Caner “Hz. Nuh (as)’un dokuz yüz elli yaşında olması yaşın değil, getirdiği dinin süresidir” diyor. Bunu ben o zamanlar söylemiştim ona. Böyle diyenler var falan diye. Aslında böyle bir şey yok. Dokuz yüz elli yıl gerçekten yaşamış. Çünkü yakın zamana kadar yüz altmış beş yaşına kadar yaşayan insanlar vardı. O da dokuz yüz elli yıl yaşamış doğru o.
Yaratılış Atlası’nı dağıttıktan sonra ellinin üzerinde ülkede basında yağmur gibi haberler çıktı, bak ellinin üzerinde ülkede.
BÜLENT SEZGİN: Yine okuduğumuz anketlerden birisini gösterebiliriz.
KARTAL GÖKTAN: Fransız Sciences L'actualité sitesinde yapılan anket “Evrim konusundaki düşünceleriniz” başlıklı anket sonuçlarına göre halkın yüzde 92’si evrime inanmıyor.
ADNAN OKTAR: İşte bu kadar. Harun Yahya Yaratılış Atlası’nın Avrupa’da etkisini gösteren haberler var mı örnekler?
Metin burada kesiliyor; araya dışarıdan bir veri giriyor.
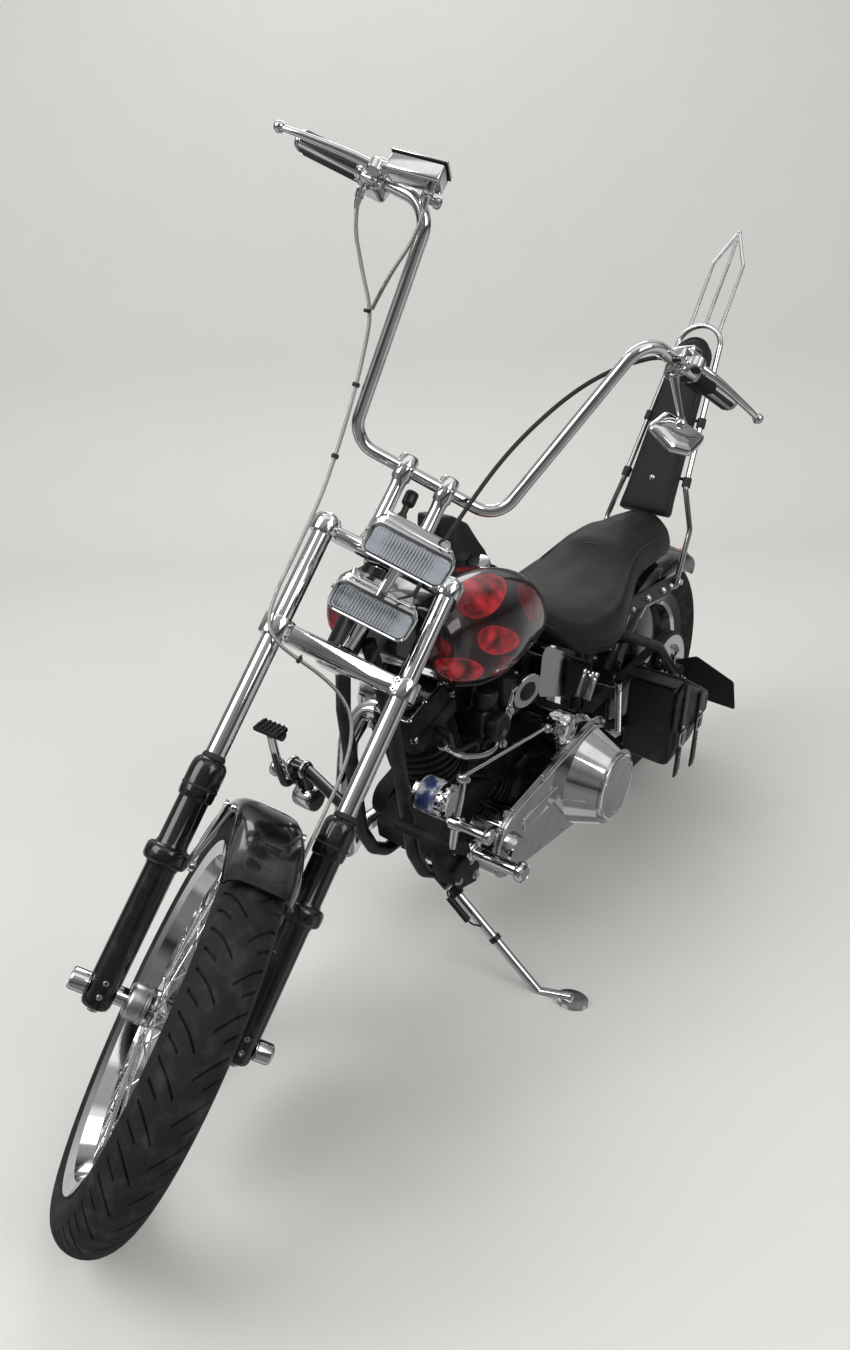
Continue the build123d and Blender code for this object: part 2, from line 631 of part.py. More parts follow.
with BuildPart() as tank_console:
    with BuildSketch(Plane.XZ):
        with BuildLine():
            Polyline((780, 790), (780, 834), (690, 776), (640, 758), (640, 744), close=True)
        make_face()
    extrude(amount=17, both=True)
    add(tank_skin, mode=Mode.SUBTRACT)
    add(lofted(SEAT), mode=Mode.SUBTRACT)
console = tank_console.part.solids().sort_by(SortBy.VOLUME)[-1]
with BuildPart() as filler_cap:
    with Locations(Location((812, 0, 838), (0, 22, 0))):
        Cylinder(22, 24)
    add(tank_skin, mode=Mode.SUBTRACT)
    add(console, mode=Mode.SUBTRACT)
cap = filler_cap.part.solids().sort_by(SortBy.VOLUME)[-1]
with BuildPart() as tank_dash:
    with BuildSketch(Plane.XZ.offset(22)):
        with BuildLine():
            Polyline((925, 800), (925, 960), (875, 950), (821, 922), (759, 852), (706, 796), (706, 745), close=True)
        make_face()
    extrude(amount=56)
    add(tank_skin, mode=Mode.SUBTRACT)
dash = tank_dash.part.solids().sort_by(SortBy.VOLUME)[-1]
with BuildPart() as seat:
    add(lofted(SEAT))
    with BuildSketch(Plane.XZ):
        with BuildLine():
            Polyline((20, 500), (20, 678), (430, 678), (480, 640), (480, 500), close=True)
        make_face()
    extrude(amount=118, both=True, mode=Mode.SUBTRACT)
    with BuildSketch(Plane.XZ):
        with BuildLine():
            Polyline((420, 560), (420, 658), (640, 698), (720, 718), (720, 560), close=True)
        make_face()
    extrude(amount=32, both=True, mode=Mode.SUBTRACT)

PAD_LOW, PAD_HIGH, PAD_THICK = Vector(30, 0, 762), Vector(-181, 0, 1172), 46
PAD_WAY = (PAD_HIGH - PAD_LOW).normalized()
with BuildPart() as backrest_pad:
    pad_plane = Plane(origin=PAD_LOW, x_dir=(0, 1, 0), z_dir=PAD_WAY.cross(Vector(0, 1, 0)))
    with BuildSketch(pad_plane) as pad_face:
        length = (PAD_HIGH - PAD_LOW).length
        direction = 1 if pad_plane.y_dir.dot(PAD_WAY) > 0 else -1
        with BuildLine():
            Polyline((-44, direction * (length - 44)), (-66, 0), (66, 0), (44, direction * (length - 44)))
            ThreePointArc((44, direction * (length - 44)), (0, direction * length), (-44, direction * (length - 44)))
        make_face()
    extrude(amount=PAD_THICK / 2, both=True)
    fillet(backrest_pad.edges(), 10)

SISSY = [(52, 117, 600), (-2, 115, 735), (-12, 84, 838), (-190, 55, 1163)]
with BuildPart() as sissy_bar:
    with BuildLine() as hoop:
        uprights = FilletPolyline(*SISSY, radius=40)
        far_side = FilletPolyline(*[(x, -y, z) for x, y, z in SISSY], radius=40)
        ThreePointArc(SISSY[-1], (-212, 0, 1204), (SISSY[-1][0], -SISSY[-1][1], SISSY[-1][2]))
    with BuildSketch(Plane(origin=SISSY[0], z_dir=uprights % 0)):
        Circle(7)
    sweep()
    for y in (-40, 0, 40):
        shoulder = (-312, y, 1345)
        foot = (-203 - (9 if y == 0 else 0), y, 1184 + (20 if y == 0 else 0))
        add(rod(foot, shoulder, 4.5))
        add(rod(shoulder, (-360, 0, 1420), 4.5))
    with Locations((-360, 0, 1420)):
        Sphere(6)
    for x, y, z, back in ((-18.6, 83, 850, -47), (-92.5, 71, 985, -116.6)):
        add(tube([(x, y, z), (back, y - 10, z), (back, 10 - y, z), (x, -y, z)], 5, 7))

with BuildPart() as side_bag:
    with BuildSketch(Plane.XZ.offset(-145.3)):
        with BuildLine():
            Polyline((140, 300), (200, 262), (340, 246), (345, 462), (300, 470), (140, 372), close=True)
        make_face()
    extrude(amount=-125)
    fillet(side_bag.edges().filter_by(Axis.Y), 16)
with BuildPart() as plate_holder:
    with Locations(Location((-60, 262, 345), (0, -8, 90))):
        Box(5, 190, 130)
    add(rod((-28, 140, 332), (-46, 260, 345), 7))
with BuildPart() as tail_lamp:
    with Locations(Location((-265, 0, 574), (0, -48, 0))):
        Cylinder(34, 36)
with BuildPart() as rear_caliper:
    with Locations((118, -86, 390)):
        Box(70, 58, 60)
    with Locations((95, -84.5, 390)):
        Box(150, 11, 80, mode=Mode.SUBTRACT)
    with Locations((100, -110.8, 424)):
        Box(24, 12, 30)
with BuildPart() as front_caliper:
    with Locations((-105, DISC_Y + 4, 66)):
        Box(70, 58, 66)
    with Locations((-90, DISC_Y + 2.5, 60)):
        Box(150, 13, 120, mode=Mode.SUBTRACT)
    with Locations((-50.4, 107, 66)):
        Box(50, 18, 40)
with BuildPart() as drive_belt:
    belt_in, belt_out = PULLEY_RADIUS + 1, PULLEY_RADIUS + 8
    with BuildSketch(Plane.XZ.offset(-PULLEY_Y + 12)):
        with Locations((0, 320)):
            Circle(belt_out)
        with Locations((560, 310)):
            Circle(70)
        make_hull()
    extrude(amount=-24)
    with BuildSketch(Plane.XZ.offset(-PULLEY_Y + 12)):
        with Locations((0, 320)):
            Circle(belt_in)
        with Locations((560, 310)):
            Circle(63)
        make_hull()
    extrude(amount=-24, mode=Mode.SUBTRACT)


def coil_spring(top, bottom):
    """A coil spring as a ribbed post between two points."""
    way = Vector(*bottom) - Vector(*top)
    ribs = [(0, 0)]
    count = int(way.length // 9)
    for number in range(count):
        ribs += [(13, number * 9 + 1), (13, number * 9 + 6), (9, number * 9 + 7), (9, number * 9 + 10)]
    ribs += [(9, way.length), (0, way.length)]
    with BuildPart() as spring:
        with BuildSketch(Plane.XZ):
            with BuildLine():
                Polyline(*ribs, close=True)
            make_face()
        revolve(axis=Axis.Z)
    return spring.part.moved(Plane(origin=top, z_dir=way).location)


with BuildPart() as rear_spring:
    add(coil_spring((386, 140, 442), (370, 140, 325)))
    add(rod((386, 140, 446), (398, 60, 446), 7))
    add(rod((370, 140, 322), (345, 92, 302), 7))
    add(swingarm.part, mode=Mode.SUBTRACT)
with BuildPart() as front_spring:
    add(coil_spring((512, 135, 522), (554, 135, 440)))
    add(rod((512, 135, 522), (512, 100, 522), 6))
    add(primary_cover.part, mode=Mode.SUBTRACT)
    add(oil_tank.part, mode=Mode.SUBTRACT)
springs = [spring.part.solids().sort_by(SortBy.VOLUME)[-1] for spring in (rear_spring, front_spring)]
breather_pipe = tube(
    [(792, 62, 590), (792, 104, 590), (838, 112, 596), (886, 112, 545), (985, 112, 540), (1034, 108, 570),
     (1026, 62.5, 588)], 8, 12,
)

# Brake line and clutch cable, in the fork's frame.
brake_line = cable(
    [(136, -308, 1287), (112, -300, 1255), (90, -252, 1198), (78, -208, 1148), (56, -192, 1100),
     (42, -177, 1042), (30, -165, 980), (20, -156, 925), (16, -148, 860), (16, -146, 800), (17, -145, 735),
     (22, -146, 675), (30, -138, 618), (38, -108, 596), (39, -66, 588), (38, -26, 582), (36, 14, 570), (36, 50, 545),
     (37, 70, 500), (33, 77, 445), (30, 78, 380), (30, 77, 310), (26, 79, 250), (12, 84, 195), (-24, 90, 160),
     (-66, 92, 138), (-92, 92, 103)], 3.2,
)
feed_line = cable(
    [(222, -216, 1297), (208, -206, 1262), (180, -203, 1231), (146, -211, 1184), (88, -210, 1150)], 3.2,
)
clutch_cable = cable(
    [(145, 268, 1316), (130, 251, 1314), (112, 232, 1302), (98, 208, 1281), (86, 176, 1240), (78, 148, 1190),
     (70, 122, 1128), (62, 102, 1068), (54, 88, 1008), (46, 78, 945), (34, 70, 885), (24, 66, 838), (20, 65, 790),
     (4, 62, 745), (-6, 54, 695), (-8, 50, 643.8)], 4,
)

# Side stand: pivot lug, leg, foot.
STAND_BEND = Vector(997, 311, 47)
# The stand's foot rests flat on the floor when the machine leans.


def lowest(centre, axle_end, ring_radius, crown):
    """Height of a tyre's lowest point from its centre and a unit step along its axle."""
    tilt = axle_end.Z - centre.Z
    return centre.Z - ring_radius * math.sqrt(1 - tilt * tilt) - crown


steered = Location((-FORK_OFFSET, 0, 0)) * Location((0, 0, 0), (0, 0, STEER)) * Location((FORK_OFFSET, 0, 0))
fork_place = FORK.location * steered


def place(location, point):
    """A point carried by a location."""
    return (location * Location(point)).position


pitch, lift = 0.0, 0.0
for attempt in range(8):
    parked = Location((0, 0, lift)) * Location((0, 0, 0), (0, pitch, 0)) * Location((0, 0, 0), (-LEAN, 0, 0))
    rear_low = lowest(
        place(parked, (0, 0, REAR_RADIUS)), place(parked, (0, 1, REAR_RADIUS)), REAR_RADIUS - REAR_CROWN, REAR_CROWN
    )
    front_low = lowest(
        place(parked * fork_place, (0, 0, 0)), place(parked * fork_place, (0, 1, 0)),
        FRONT_RADIUS - FRONT_CROWN, FRONT_CROWN,
    )
    pitch += math.degrees(math.atan2(front_low - rear_low, WHEELBASE))
    lift -= rear_low
foot_down = place(parked.inverse(), (place(parked, (990, 384, 36)).X, place(parked, (990, 384, 36)).Y, 0))
floor_normal = (place(parked.inverse(), (0, 0, 1)) - place(parked.inverse(), (0, 0, 0)))
with BuildPart() as side_stand:
    add(rod(STAND_PIVOT, STAND_BEND, 10))
    foot_top = foot_down + floor_normal * 10
    add(rod(STAND_BEND, foot_top, 10))
    with BuildSketch(Plane(origin=foot_down, z_dir=floor_normal)):
        Ellipse(34, 26)
    extrude(amount=9)
    with Locations(STAND_BEND):
        Sphere(10)

# Which body carries each piece, and the shape as drawn.
on_fork = {
    "upper_tree": upper_tree.part, "lower_tree": lower_tree.part,
    "fork_tubes": Compound(fork_tubes), "fork_legs": Compound(fork_legs), "front_axle": front_axle.part,
    "handlebar": handlebar, "risers": risers.part, "grips": Compound(grips), "bar_controls": Compound(bar_controls),
    "mirror": mirror.part, "headlamps": Compound(headlamps), "lamp_glasses": Compound(lamp_glasses),
    "brake_lines": Compound([brake_line, feed_line]), "clutch_cable": clutch_cable,
    "lamp_bracket": lamp_bracket.part, "front_fender": front_fender.part, "front_caliper": front_caliper.part,
    "front_tyre": front_tyre, "front_rim": front_rim.part, "front_hub": front_hub.part, "front_disc": front_disc.part,
}
at_rear = {"rear_tyre": rear_tyre, "rear_rim": rear_rim.part, "rear_pulley": rear_pulley.part, "rear_disc": rear_disc.part}
on_frame = {
    "frame_backbone": frame_backbone.part, "left_cradle": cradles["left"], "right_cradle": cradles["right"],
    "swingarm": swingarm.part, "rear_axle": rear_axle.part, "fender_struts": Compound(fender_struts),
    "rear_fender": rear_fender.part, "crankcase": crankcase.part, "front_cylinder": front_cylinder,
    "rear_cylinder": rear_cylinder, "primary_cover": primary_cover.part, "derby_cover": derby_cover.part,
    "oil_tank": oil_tank.part, "oil_filter": oil_filter.part, "starter_motor": starter_motor.part,
    "air_cleaner": air_cleaner.part, "exhaust_pipes": exhaust_pipes.part, "left_controls": left_controls.part,
    "right_controls": right_controls.part, "fuel_tank": fuel_tank.part, "filler_cap": cap, "tank_console": console,
    "tank_dash": dash,
    "seat": seat.part, "backrest_pad": backrest_pad.part, "sissy_bar": sissy_bar.part, "side_bag": side_bag.part,
    "plate_holder": plate_holder.part, "tail_lamp": tail_lamp.part, "rear_caliper": rear_caliper.part,
    "drive_belt": drive_belt.part, "springs": Compound(springs), "breather_pipe": breather_pipe,
    "side_stand": side_stand.part,
}
pieces = {}
for name, shape in on_fork.items():
    pieces[name] = shape.moved(parked * fork_place)
for name, shape in at_rear.items():
    pieces[name] = shape.moved(parked * Location((0, 0, REAR_RADIUS)))
for name, shape in on_frame.items():
    pieces[name] = shape.moved(parked)

# The origin is the middle of the whole machine's footprint box, on the floor.
boxes = [shape.bounding_box() for shape in pieces.values()]
MIDDLE = Vector(
    (min(box.min.X for box in boxes) + max(box.max.X for box in boxes)) / 2,
    (min(box.min.Y for box in boxes) + max(box.max.Y for box in boxes)) / 2,
    0,
)
for name, shape in pieces.items():
    piece = shape.moved(Location((-MIDDLE.X, -MIDDLE.Y, 0)))
    piece.label = name
    export_step(piece, f"parts/{name}.step")
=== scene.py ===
from math import asin, atan2, cos, degrees, exp, pi, radians, sin, sqrt

import bmesh
import bpy
from mathutils import Matrix, Vector, noise


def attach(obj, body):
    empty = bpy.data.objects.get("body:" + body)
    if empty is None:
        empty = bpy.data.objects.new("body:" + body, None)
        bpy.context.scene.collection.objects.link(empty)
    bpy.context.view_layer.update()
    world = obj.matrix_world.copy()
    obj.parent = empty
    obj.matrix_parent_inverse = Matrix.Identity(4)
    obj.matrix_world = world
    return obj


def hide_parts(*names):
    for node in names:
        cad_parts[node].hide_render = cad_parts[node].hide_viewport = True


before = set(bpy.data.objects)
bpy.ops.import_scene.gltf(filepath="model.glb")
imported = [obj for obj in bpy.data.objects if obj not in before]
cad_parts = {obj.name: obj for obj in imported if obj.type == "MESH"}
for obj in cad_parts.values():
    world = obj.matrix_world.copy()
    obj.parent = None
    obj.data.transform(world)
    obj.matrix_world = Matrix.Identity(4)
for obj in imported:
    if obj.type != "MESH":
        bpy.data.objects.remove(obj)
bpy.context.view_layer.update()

bl_info = {
    "name": "Chopper motorcycle",
    "version": (1, 0, 0),
    "blender": (4, 5, 0),
    "location": "3D View > Sidebar > Chopper",
    "description": "Dresses a parked chopper motorcycle's frame with its paint, chrome, leather and rubber",
    "category": "Object",
}

MM = 0.001
HANDS = (1, -1)  # left and right
# A turned profile stops at this radius, in millimetres, instead of at its axis.
CORE = 0.01

# The machine's own frame, upright and straight, in millimetres, and how it stands when parked.
WHEELBASE, FRONT_RADIUS, REAR_RADIUS = 1694, 345, 320
RAKE, FORK_OFFSET, STEER, LEAN, PITCH, LIFT = 41.5, 37, 44.5, 5.4, 1.0862, 0.368
# Where the parked machine's middle stands in that frame; the scene's own origin is there.
MIDDLE = (826.257, 149.784)
FORK_SIDE = 118  # from the machine's middle to each fork tube
CRANK, CYLINDER_LEAN = (907, 0, 310), 22.5  # the crankshaft, and each cylinder's lean from upright in degrees
STAND_PIVOT, STAND_BEND, STAND_AXIS = Vector((1024, 114, 226)), Vector((997, 311, 47)), Vector((-0.15, 0.45, 0.88))


def turned(angle, axis):
    """A turn about an axis, by degrees."""
    return Matrix.Rotation(radians(angle), 4, axis)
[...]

KARTAL GÖKTAN: Evet, var. Belçika’da yayınlanan A Voix Autre isimli gazetede Harun Yahya’nın Yaratılış Atlası isimli eserinin Fransa’da oluşturduğu etki “Kulisler arkasında yaşanan panik ve yaratılışçı literatür hiçbir dönemde bu kadar güçlü olmamıştı” ifadeleriyle yer aldı.
ADNAN OKTAR: O zaman şimdi kısa bir ara verelim.
BÜLENT SEZGİN: Evet, kısa videolarla devam ediyoruz.
NİHAN TOKLU: Yayınımıza evrim teorisinin açmazlarını konuşarak devam ediyoruz inşaAllah.